◆ Required task ◆
"with" appears in how many lines of the entries? State only the number.

◆ Supplied records ◆
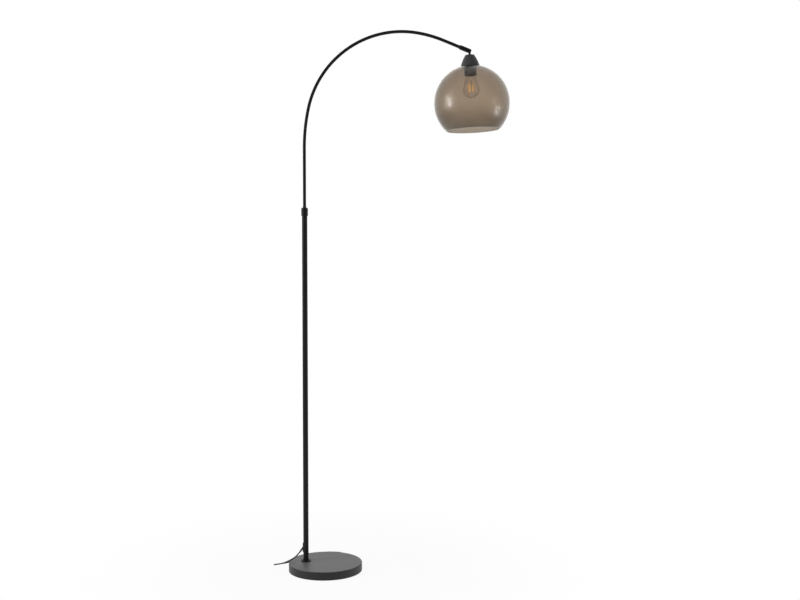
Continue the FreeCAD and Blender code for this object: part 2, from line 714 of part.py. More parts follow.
==
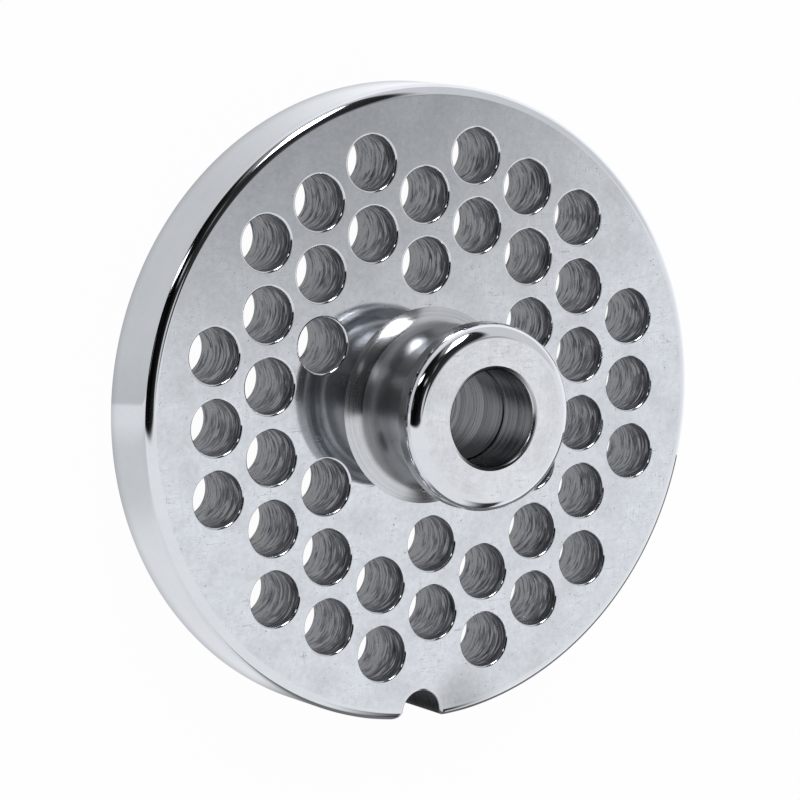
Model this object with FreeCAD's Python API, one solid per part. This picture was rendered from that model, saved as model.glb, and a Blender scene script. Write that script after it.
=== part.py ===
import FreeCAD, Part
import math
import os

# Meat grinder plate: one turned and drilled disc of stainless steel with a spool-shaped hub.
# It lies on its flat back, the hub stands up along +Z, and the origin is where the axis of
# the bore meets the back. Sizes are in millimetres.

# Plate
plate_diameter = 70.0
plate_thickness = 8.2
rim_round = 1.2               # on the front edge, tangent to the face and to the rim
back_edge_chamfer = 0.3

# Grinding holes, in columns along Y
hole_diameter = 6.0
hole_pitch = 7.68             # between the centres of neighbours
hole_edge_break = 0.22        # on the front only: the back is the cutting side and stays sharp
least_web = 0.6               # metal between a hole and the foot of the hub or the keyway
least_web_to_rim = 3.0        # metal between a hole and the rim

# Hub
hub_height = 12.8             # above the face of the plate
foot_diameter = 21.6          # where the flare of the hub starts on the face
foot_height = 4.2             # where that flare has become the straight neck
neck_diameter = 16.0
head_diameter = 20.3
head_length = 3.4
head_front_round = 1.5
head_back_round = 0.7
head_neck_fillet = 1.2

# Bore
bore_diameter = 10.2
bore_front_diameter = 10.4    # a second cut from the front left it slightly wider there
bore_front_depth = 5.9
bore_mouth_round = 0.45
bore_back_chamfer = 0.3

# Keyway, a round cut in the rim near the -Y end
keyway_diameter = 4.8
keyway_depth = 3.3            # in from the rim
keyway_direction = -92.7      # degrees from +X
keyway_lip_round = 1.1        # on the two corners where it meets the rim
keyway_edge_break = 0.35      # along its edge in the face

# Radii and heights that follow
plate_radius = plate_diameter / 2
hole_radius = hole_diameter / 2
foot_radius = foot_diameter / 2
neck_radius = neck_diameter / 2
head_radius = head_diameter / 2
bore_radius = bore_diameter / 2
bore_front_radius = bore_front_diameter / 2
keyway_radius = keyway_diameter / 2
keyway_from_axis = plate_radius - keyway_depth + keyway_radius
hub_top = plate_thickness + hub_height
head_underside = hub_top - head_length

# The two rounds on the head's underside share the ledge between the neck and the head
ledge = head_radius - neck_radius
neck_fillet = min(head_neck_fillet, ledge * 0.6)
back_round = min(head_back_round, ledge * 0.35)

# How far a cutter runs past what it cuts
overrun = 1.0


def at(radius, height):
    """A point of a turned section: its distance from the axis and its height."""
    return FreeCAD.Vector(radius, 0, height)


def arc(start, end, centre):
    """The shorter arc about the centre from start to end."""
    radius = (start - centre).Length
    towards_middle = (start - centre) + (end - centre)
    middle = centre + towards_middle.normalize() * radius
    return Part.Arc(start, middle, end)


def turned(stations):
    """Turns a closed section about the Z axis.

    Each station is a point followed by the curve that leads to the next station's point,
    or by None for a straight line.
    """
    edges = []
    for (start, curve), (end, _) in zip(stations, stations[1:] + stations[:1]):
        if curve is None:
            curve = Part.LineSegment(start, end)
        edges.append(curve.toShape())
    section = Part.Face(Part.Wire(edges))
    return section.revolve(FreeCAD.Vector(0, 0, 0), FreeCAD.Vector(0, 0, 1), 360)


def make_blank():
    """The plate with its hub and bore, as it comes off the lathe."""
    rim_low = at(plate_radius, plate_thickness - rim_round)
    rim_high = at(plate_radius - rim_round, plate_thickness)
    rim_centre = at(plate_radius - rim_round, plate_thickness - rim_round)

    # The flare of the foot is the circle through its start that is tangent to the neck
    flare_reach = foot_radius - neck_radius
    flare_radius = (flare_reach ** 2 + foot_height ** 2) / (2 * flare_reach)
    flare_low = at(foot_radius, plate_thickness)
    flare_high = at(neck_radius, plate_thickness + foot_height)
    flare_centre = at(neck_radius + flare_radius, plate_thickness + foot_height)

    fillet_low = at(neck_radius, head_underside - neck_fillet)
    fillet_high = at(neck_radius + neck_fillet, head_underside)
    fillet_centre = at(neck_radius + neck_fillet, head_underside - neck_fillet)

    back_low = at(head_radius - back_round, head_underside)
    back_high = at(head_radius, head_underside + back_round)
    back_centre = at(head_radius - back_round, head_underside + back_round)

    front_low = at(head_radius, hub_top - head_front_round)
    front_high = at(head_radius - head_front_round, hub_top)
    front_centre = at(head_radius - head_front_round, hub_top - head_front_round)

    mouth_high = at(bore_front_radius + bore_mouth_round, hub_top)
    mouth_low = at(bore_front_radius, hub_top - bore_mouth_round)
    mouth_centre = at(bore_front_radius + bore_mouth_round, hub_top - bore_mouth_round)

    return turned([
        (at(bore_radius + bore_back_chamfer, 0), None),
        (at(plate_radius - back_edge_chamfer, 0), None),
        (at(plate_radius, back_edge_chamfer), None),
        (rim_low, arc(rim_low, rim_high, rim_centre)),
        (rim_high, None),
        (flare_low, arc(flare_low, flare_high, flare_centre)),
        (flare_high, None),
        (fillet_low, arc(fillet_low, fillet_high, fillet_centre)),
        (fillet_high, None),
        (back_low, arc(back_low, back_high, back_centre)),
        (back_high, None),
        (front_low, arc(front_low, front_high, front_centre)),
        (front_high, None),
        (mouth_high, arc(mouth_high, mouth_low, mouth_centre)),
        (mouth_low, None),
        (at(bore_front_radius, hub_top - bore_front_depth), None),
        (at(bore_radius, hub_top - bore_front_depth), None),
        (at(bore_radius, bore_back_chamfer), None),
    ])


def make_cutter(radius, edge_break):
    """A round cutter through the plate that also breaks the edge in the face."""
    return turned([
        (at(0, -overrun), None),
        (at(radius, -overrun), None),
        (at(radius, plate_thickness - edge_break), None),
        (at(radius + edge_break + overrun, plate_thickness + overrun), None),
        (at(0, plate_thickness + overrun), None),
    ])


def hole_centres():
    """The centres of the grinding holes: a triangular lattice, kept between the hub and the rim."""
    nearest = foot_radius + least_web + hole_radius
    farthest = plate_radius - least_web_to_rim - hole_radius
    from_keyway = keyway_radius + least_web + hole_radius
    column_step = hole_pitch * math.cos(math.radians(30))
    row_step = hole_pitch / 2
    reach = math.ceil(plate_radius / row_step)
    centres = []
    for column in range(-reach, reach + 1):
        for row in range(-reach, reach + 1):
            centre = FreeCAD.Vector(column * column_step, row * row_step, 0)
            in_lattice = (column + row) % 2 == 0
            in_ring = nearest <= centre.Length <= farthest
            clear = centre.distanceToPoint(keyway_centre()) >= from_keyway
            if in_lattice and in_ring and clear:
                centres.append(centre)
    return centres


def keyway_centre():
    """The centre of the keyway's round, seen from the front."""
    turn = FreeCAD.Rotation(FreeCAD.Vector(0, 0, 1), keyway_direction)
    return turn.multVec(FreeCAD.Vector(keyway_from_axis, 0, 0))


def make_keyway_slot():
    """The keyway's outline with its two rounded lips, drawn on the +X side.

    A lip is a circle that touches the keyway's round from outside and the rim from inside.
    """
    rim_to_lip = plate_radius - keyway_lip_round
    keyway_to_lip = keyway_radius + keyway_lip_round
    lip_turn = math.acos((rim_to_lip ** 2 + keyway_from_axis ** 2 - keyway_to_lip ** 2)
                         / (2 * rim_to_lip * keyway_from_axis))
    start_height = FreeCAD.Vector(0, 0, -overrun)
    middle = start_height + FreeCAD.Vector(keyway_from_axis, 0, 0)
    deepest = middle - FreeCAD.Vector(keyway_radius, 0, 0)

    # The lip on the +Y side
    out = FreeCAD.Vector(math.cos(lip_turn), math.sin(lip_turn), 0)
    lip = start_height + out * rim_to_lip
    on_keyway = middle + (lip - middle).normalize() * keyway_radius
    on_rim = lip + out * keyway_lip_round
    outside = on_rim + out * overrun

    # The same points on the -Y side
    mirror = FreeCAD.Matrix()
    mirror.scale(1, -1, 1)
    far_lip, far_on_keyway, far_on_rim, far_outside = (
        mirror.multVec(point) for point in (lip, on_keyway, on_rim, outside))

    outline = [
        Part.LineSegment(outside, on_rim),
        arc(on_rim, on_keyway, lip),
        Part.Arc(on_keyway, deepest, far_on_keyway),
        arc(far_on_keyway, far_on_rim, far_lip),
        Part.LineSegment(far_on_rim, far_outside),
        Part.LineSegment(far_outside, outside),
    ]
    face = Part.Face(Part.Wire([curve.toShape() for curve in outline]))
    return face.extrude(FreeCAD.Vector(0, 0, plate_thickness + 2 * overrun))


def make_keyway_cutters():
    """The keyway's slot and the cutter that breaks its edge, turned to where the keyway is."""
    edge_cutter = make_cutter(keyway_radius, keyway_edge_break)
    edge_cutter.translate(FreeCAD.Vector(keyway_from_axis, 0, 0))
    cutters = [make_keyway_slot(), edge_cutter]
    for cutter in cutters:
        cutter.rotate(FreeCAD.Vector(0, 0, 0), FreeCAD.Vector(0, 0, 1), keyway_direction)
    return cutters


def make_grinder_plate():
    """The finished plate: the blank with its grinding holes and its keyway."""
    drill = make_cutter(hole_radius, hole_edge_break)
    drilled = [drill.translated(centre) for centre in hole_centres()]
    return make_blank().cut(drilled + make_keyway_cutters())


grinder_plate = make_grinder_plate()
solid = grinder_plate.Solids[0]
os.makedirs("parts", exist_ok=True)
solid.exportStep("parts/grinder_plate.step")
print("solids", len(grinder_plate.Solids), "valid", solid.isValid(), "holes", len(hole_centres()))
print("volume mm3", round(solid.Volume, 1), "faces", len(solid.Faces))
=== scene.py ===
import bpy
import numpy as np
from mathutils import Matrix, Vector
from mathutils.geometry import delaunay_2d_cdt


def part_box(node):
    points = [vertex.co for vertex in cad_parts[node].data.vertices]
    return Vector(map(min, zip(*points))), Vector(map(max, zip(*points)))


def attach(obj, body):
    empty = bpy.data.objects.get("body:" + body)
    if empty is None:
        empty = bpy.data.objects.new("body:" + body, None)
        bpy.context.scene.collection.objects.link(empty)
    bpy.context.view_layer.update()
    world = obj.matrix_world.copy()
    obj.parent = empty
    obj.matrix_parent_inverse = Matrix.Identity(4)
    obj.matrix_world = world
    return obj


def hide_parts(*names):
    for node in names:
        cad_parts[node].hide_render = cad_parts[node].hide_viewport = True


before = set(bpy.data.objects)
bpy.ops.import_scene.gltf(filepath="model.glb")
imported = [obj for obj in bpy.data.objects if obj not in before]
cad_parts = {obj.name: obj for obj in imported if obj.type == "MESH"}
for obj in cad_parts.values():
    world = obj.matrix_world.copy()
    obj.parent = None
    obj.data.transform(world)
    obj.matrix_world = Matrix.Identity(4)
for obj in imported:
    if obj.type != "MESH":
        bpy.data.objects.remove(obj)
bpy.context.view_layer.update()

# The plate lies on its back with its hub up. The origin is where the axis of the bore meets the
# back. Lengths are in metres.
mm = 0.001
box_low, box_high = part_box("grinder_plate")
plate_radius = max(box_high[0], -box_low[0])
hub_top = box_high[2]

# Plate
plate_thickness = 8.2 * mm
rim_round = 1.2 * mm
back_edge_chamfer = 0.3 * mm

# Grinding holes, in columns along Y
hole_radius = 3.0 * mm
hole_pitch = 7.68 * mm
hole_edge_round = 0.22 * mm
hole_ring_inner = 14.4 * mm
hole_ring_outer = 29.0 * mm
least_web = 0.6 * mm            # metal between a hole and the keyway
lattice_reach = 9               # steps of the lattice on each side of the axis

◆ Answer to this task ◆
6